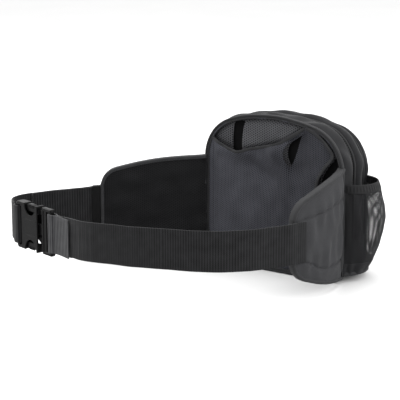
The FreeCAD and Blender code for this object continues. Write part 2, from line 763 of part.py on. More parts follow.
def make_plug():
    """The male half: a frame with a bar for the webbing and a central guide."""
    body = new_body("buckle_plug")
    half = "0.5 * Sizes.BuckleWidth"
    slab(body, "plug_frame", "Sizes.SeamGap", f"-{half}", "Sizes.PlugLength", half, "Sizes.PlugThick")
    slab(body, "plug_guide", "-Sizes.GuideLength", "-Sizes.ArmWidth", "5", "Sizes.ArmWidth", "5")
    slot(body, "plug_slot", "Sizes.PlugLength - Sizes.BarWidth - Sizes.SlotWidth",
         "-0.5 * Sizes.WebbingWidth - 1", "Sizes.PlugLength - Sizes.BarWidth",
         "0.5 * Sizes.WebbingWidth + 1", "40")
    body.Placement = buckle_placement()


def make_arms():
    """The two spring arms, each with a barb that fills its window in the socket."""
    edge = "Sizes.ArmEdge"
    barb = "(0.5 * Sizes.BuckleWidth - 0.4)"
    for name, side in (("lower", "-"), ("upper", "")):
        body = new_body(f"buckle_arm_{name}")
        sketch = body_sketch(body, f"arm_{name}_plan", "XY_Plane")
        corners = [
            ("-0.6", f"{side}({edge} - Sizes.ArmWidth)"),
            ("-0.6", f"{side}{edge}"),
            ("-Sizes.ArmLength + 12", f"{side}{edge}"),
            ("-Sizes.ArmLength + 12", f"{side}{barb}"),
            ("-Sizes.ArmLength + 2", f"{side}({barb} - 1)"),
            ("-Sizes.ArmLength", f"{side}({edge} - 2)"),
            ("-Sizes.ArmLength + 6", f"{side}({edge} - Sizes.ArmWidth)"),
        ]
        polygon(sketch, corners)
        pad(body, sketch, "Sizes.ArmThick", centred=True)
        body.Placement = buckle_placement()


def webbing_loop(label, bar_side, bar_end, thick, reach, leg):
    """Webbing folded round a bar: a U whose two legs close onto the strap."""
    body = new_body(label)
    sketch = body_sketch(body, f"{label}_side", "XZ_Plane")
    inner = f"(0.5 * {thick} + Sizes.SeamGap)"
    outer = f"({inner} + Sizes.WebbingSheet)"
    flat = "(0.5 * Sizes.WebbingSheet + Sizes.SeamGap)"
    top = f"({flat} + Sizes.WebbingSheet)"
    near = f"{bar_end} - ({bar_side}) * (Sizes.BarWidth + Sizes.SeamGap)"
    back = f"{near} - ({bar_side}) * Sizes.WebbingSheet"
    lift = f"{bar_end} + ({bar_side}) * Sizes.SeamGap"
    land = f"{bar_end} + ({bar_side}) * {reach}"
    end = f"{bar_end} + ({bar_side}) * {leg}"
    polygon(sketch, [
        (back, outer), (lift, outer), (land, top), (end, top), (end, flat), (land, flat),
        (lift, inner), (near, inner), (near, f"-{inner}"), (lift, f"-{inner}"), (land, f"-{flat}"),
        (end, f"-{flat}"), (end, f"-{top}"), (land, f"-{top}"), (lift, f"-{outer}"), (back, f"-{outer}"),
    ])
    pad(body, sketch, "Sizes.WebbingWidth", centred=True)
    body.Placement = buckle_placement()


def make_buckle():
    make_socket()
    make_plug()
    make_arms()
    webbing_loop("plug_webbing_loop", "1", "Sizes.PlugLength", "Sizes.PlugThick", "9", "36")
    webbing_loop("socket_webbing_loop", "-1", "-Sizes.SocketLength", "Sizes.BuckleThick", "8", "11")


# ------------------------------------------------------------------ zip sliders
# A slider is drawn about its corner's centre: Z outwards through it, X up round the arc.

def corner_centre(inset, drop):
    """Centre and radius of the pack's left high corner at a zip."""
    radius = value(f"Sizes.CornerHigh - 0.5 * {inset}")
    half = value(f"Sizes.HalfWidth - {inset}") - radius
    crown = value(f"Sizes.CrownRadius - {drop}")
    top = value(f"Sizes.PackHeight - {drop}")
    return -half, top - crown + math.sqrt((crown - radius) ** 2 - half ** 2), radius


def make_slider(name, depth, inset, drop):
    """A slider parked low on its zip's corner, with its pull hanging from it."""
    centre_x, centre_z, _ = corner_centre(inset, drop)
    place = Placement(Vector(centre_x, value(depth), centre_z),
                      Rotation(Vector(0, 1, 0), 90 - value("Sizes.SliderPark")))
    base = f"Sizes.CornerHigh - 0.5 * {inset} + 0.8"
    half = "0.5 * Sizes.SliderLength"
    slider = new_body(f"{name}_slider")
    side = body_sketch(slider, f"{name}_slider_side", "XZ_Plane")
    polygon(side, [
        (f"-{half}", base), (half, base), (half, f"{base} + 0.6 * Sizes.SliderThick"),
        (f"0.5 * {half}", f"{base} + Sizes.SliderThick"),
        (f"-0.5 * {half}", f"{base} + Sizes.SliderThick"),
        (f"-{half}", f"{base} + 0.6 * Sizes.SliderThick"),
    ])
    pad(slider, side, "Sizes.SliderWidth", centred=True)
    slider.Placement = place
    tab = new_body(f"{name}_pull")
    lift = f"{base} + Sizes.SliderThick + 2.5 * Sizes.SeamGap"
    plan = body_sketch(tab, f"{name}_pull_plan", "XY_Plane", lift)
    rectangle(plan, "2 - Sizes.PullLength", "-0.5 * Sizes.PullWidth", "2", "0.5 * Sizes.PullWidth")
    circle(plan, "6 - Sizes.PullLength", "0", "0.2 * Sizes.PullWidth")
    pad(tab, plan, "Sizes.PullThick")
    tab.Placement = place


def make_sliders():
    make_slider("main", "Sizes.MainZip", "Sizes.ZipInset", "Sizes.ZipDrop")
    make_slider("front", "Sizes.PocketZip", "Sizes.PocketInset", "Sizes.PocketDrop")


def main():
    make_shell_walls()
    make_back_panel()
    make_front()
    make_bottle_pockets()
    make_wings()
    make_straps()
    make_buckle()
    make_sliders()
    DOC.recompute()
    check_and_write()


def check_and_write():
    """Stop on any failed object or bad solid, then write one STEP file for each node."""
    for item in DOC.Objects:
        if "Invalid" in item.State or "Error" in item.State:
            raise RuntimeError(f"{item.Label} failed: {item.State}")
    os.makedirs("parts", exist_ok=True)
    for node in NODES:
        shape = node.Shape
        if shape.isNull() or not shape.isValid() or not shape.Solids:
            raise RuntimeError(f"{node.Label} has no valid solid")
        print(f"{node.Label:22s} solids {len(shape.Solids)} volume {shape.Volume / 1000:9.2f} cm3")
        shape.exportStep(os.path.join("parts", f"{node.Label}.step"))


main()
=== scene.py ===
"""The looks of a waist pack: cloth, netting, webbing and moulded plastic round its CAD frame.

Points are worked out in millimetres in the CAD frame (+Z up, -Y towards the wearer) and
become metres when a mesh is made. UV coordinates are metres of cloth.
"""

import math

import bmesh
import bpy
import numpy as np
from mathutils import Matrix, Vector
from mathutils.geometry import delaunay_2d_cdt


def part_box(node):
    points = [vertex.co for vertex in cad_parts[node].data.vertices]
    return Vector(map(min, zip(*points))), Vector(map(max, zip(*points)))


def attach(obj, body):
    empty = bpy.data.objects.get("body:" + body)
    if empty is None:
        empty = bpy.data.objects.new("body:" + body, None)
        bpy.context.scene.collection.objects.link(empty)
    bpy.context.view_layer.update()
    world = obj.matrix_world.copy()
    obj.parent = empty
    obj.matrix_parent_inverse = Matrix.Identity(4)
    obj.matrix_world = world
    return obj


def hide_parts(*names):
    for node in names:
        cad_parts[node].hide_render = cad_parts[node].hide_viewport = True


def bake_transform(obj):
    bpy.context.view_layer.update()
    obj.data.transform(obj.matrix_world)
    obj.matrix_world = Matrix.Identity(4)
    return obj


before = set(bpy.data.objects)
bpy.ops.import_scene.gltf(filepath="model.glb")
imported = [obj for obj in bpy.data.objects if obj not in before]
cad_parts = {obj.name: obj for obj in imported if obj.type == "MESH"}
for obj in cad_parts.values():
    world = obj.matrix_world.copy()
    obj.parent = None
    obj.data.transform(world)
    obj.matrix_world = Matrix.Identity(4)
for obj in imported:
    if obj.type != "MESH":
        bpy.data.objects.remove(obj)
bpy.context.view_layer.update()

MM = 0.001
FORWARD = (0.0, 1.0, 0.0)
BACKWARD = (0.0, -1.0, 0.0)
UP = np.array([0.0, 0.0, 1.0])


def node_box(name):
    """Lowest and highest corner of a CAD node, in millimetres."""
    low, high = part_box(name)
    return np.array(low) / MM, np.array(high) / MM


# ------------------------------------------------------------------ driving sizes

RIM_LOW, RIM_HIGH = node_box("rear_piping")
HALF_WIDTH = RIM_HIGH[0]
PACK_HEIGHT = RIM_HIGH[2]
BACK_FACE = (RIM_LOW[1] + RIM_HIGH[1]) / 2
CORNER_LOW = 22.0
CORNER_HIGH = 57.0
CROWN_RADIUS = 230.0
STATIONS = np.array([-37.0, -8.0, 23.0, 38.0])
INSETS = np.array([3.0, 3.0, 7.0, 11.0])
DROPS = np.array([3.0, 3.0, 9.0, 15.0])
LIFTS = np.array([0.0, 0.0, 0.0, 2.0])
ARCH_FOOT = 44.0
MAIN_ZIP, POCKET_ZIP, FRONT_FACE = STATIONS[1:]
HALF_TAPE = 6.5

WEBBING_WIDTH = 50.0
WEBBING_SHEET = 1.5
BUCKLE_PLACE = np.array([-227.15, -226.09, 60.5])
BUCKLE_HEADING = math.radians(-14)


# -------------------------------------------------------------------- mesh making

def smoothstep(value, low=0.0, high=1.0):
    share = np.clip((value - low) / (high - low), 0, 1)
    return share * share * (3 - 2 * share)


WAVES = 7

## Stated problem
Pick out the lines that have the word "context". Copy them all.

## Result
        bpy.context.scene.collection.objects.link(empty)
    bpy.context.view_layer.update()
    bpy.context.view_layer.update()
bpy.context.view_layer.update()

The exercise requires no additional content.